Dick Steere
- Born: Edward Richard George Steere 10 July 1908 Raetihi, New Zealand
- Died: 1 June 1967 (aged 58) Lower Hutt, New Zealand
- Height: 1.80 m (5 ft 11 in)
- Weight: 91 kg (201 lb)
- School: Napier Boys' High School

Rugby union career
- Position: Lock

Provincial / State sides
- Years: Team / Apps / (Points)
- Hawke's Bay

International career
- Years: Team / Apps / (Points)
- 1928–1932: New Zealand / 6 / (0)

= Dick Steere (rugby union) =

New Zealand rugby union player

Edward Richard George Steere (10 July 1908 – 1 June 1967) was a New Zealand rugby union player.

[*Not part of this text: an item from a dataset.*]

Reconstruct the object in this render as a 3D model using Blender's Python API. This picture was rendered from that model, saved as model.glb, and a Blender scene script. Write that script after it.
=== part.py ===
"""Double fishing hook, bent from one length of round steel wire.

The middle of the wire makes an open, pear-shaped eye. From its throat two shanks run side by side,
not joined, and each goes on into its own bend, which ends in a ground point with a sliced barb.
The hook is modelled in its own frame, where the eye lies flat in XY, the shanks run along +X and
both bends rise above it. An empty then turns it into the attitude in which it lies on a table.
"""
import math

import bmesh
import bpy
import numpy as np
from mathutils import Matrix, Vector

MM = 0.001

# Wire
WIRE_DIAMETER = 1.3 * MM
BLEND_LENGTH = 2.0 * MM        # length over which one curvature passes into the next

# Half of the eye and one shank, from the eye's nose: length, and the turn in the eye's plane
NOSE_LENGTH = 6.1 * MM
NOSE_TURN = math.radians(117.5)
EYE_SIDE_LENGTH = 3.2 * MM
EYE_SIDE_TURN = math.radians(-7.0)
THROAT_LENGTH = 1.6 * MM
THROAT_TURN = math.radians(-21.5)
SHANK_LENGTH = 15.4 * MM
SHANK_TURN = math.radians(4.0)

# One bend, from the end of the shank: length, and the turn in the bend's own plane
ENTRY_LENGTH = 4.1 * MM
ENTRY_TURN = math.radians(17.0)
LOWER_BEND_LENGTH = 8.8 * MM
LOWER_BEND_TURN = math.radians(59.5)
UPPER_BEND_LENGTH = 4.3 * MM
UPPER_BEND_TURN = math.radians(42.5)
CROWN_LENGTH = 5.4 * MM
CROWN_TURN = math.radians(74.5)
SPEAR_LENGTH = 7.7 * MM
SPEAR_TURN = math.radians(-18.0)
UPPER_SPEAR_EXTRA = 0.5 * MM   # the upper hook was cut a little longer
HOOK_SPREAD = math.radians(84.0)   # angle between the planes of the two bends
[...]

A lock, Steere represented at a provincial level, and was a member of the New Zealand national side, the All Blacks, between 1928 and 1932. He played 21 matches for the All Blacks including six internationals, and captained the team in two matches on their 1932 tour of Australia. He scored one try for New Zealand, against Newcastle at Newcastle on the 1932 tour.

Steere was also known as a sprinter and shot putter, and finished second in the shot put at the 1934 New Zealand athletics championships. He married Bessie Owen on 17 August 1936, at St John's Church, Napier.